Apply via dnf update kernel (or kernel6.12/kernel6.18 as appropriate)
and reboot.
Amazon Linux 2
| Package | Fixed version | Advisory | Status |
|---|---|---|---|
kernel (Core, ~4.14 series) | 4.14.355-281.727.amzn2 | ALAS2-2026-3289 | ✅ Fixed |
kernel (Kernel-5.4 Extra) | 5.4.302-223.469.amzn2 | ALAS2KERNEL-5.4-2026-120 | ✅ Fixed |
kernel (Kernel-5.10 Extra) | 5.10.252-250.1016.amzn2 | ALAS2KERNEL-5.10-2026-116 | ✅ Fixed |
kernel (Kernel-5.15 Extra) | 5.15.202-142.235.amzn2 | ALAS2KERNEL-5.15-2026-101 | ✅ Fixed |
All four AL2 kernel variants received fixes on 2026-05-05. Apply via
yum update kernel and reboot. If you are on a 5.x extras kernel, ensure you
are subscribed to the appropriate extras advisory stream.
Detection
Check whether the module is loaded or built in
If this returns output, algif_aead is loaded as a module:
lsmod | grep algif_aead
If the above is empty, check for a built-in (common on RHEL/Rocky 8+):
grep algif_aead /lib/modules/$(uname -r)/modules.builtin
Or check the kernel config directly:
grep CONFIG_CRYPTO_USER_API_AEAD /boot/config-$(uname -r)
Interpret the output:
=y→ built-in, cannot be unloaded — use Option B=m→ loadable module — use Option A- no output →
AF_ALGAEAD interface unavailable, not vulnerable
Fallback if /boot/config-* is unreadable and CONFIG_IKCONFIG_PROC=y:
zgrep CONFIG_CRYPTO_USER_API_AEAD /proc/config.gz
Non-destructive detector (from the public PoC)

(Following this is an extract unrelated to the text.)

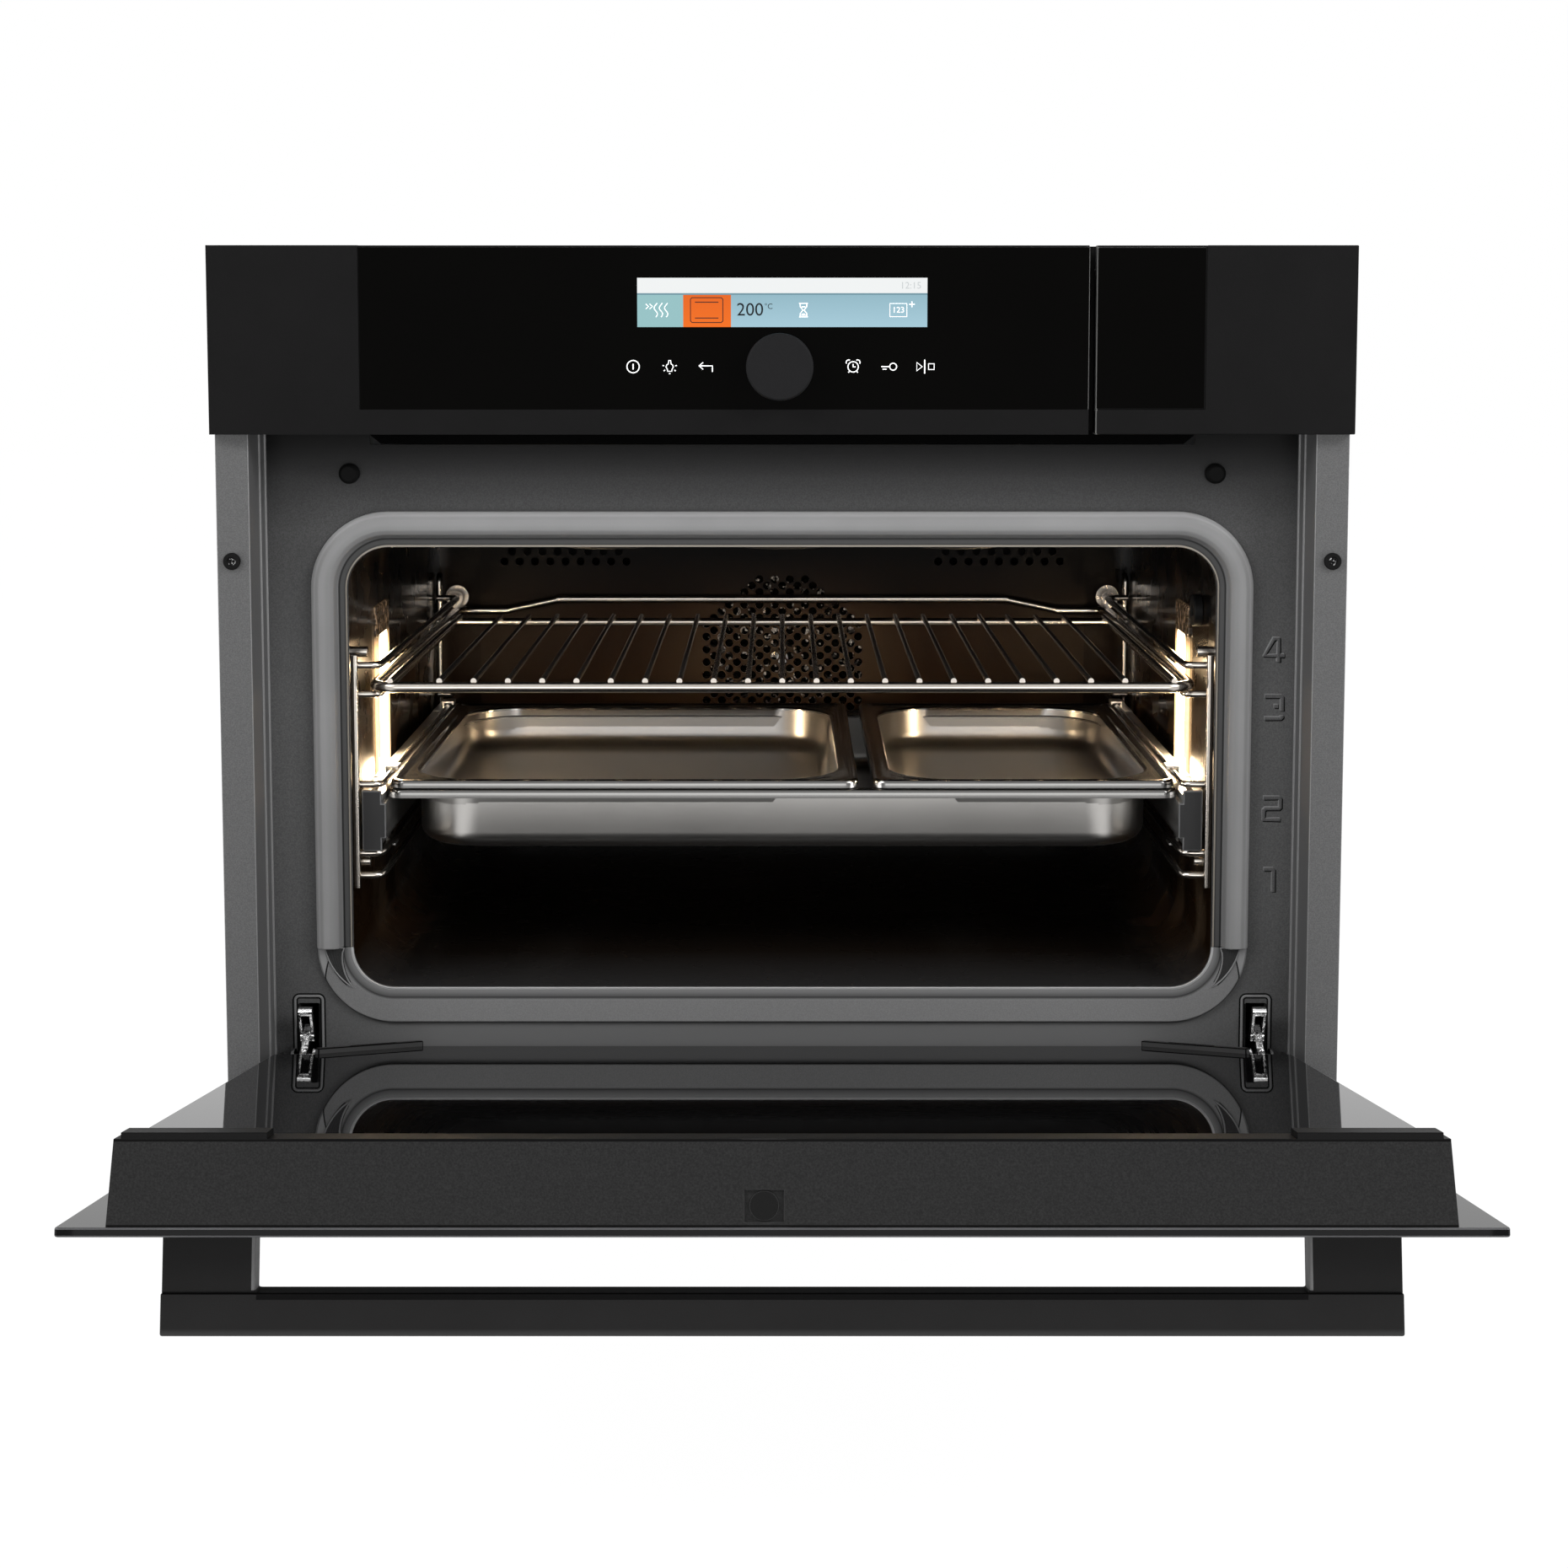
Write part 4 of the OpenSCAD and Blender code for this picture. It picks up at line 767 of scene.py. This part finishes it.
# Cavity
# A deep-drawn enamelled box, glossy and nearly black, with the fan's baffle on its rear wall.
painted_top_shade = (-0.088, -0.034)
fan_z = -0.109
dark_enamel = start("cavity_enamel")
fleck = noise(2600, 2)
wall = blend(fleck.between(0.6, 0.8) * 0.5, (0.0105, 0.0052, 0.0021), (0.023, 0.0135, 0.0068))
# Painted reflections on the floor: paler streaks, and a grey sheen near the front.
on_floor = place(2).between(liner[0].z + 0.03, liner[0].z + 0.004)
painted_floor_streaks = noise(11, 3, (1, 0.35, 1)).between(0.52, 0.75)
wall = blend(on_floor, wall, (0.0065, 0.0058, 0.0052))
wall = blend(on_floor * painted_floor_streaks, wall, (0.02, 0.0175, 0.015))
painted_front_sheen = place(1).between(0.12, 0.035) * on_floor
wall = blend(painted_front_sheen, wall, (0.034, 0.034, 0.035))
# Painted shade: darker across the top of the walls.
wall = blend(place(2).between(*painted_top_shade), wall, (0.0012, 0.0008, 0.0006))
# Painted reflections: warm brown glints streaked over the side walls.
at_side = abs(place(0)).between(liner[1].x - 0.02, liner[1].x - 0.008)
wall = blend(at_side * noise(26, 3, (1, 1, 0.4)).between(0.5, 0.72), wall, (0.085, 0.058, 0.036))
gloss = (at_side + on_floor * 0.35).math("MINIMUM", 1.0)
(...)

Requires Python 3.10+ for os.splice. On Rocky/RHEL 9 (default Python 3.9),
use the updated PoC PR #66 from the theori-io repo which backports
splice support to older Python.
python3 test_cve_2026_31431.py
Exit codes:
0= not vulnerable2= vulnerable1= test error (Python < 3.10 without the backport patch)
Runtime detection (Falco/Sysdig rule)
Detect exploitation attempts without patching by alerting on any unprivileged
process opening an AF_ALG SOCK_SEQPACKET socket outside known crypto tools
(cryptsetup, veritysetup, kcapi-*, etc.). See the Sysdig blog
for a ready-made Falco rule.
Workaround
What this does NOT break: dm-crypt/LUKS, kTLS, IPsec/XFRM, SSH, OpenSSL/GnuTLS/NSS default builds, kernel keyring. These all use the in-kernel crypto API directly and do not go through AF_ALG.
What may break: Applications explicitly configured to use the afalg
OpenSSL engine, or custom software that binds aead/skcipher/hash sockets
directly. Assess with lsof | grep AF_ALG before applying.
⚠️ Read the platform-specific notes before applying any workaround. On all current Rocky/RHEL kernels (8, 9, 10), the standard modprobe approach silently does nothing. Applying it gives a false sense of protection.
Option A — modprobe blacklist (Debian, AL2023, AL2)
Works only when algif_aead is a loadable module (verify with lsmod
first):
Block the module and prevent it loading on reboot:
echo "install algif_aead /bin/false" | sudo tee /etc/modprobe.d/disable-algif-aead.conf
Attempt to unload if currently loaded (may fail if in use; reboot if so):
sudo rmmod algif_aead 2>/dev/null || echo "Module not loaded or built-in — reboot may be required"
Verify:
lsmod | grep algif_aead && echo "STILL LOADED" || echo "Not loaded"
Option B — kernel boot parameter (Rocky/RHEL 8+, any distro with built-in module)
When algif_aead is compiled in and cannot be unloaded, prevent it from
registering at boot via the initcall_blacklist kernel parameter. This
requires a reboot:
On systems using BLS config (Rocky/RHEL 8+, Fedora, AL2023), add the boot parameter:
sudo grubby --update-kernel=ALL --args="initcall_blacklist=algif_aead_init"
Reboot:
sudo reboot
After reboot, verify the parameter is active:
grep -o 'initcall_blacklist=algif_aead_init' /proc/cmdline \
&& echo "Mitigation active" || echo "NOT ACTIVE — check grubby output"
Risk notes
- Container hosts: The host-wide page cache means a container breakout is possible on shared-kernel deployments (Docker, Kubernetes without microVM or gVisor isolation). Patch or apply Option B before running untrusted workloads.
- CI/CD runners: Self-hosted GitHub Actions, GitLab Runners, and Jenkins agents executing untrusted PR code are directly in scope.
- Forensics: The exploit modifies only the in-memory page cache. The on-disk file is untouched. inotify, auditd file watches, and on-disk checksums will all report clean. Memory forensics or runtime detection (Falco, eBPF) is required.
- Embedded / appliance kernels: May lag significantly behind distro kernel updates. Audit separately.
Note: The exploit does not modify files on disk. The in-place AEAD
operation bypasses set_page_dirty(), so corrupted pages are never marked
dirty and writeback never flushes them to storage. The in-memory corruption
is therefore transient: dropping the pagecache is sufficient to clear it,
and a reboot achieves the same effect.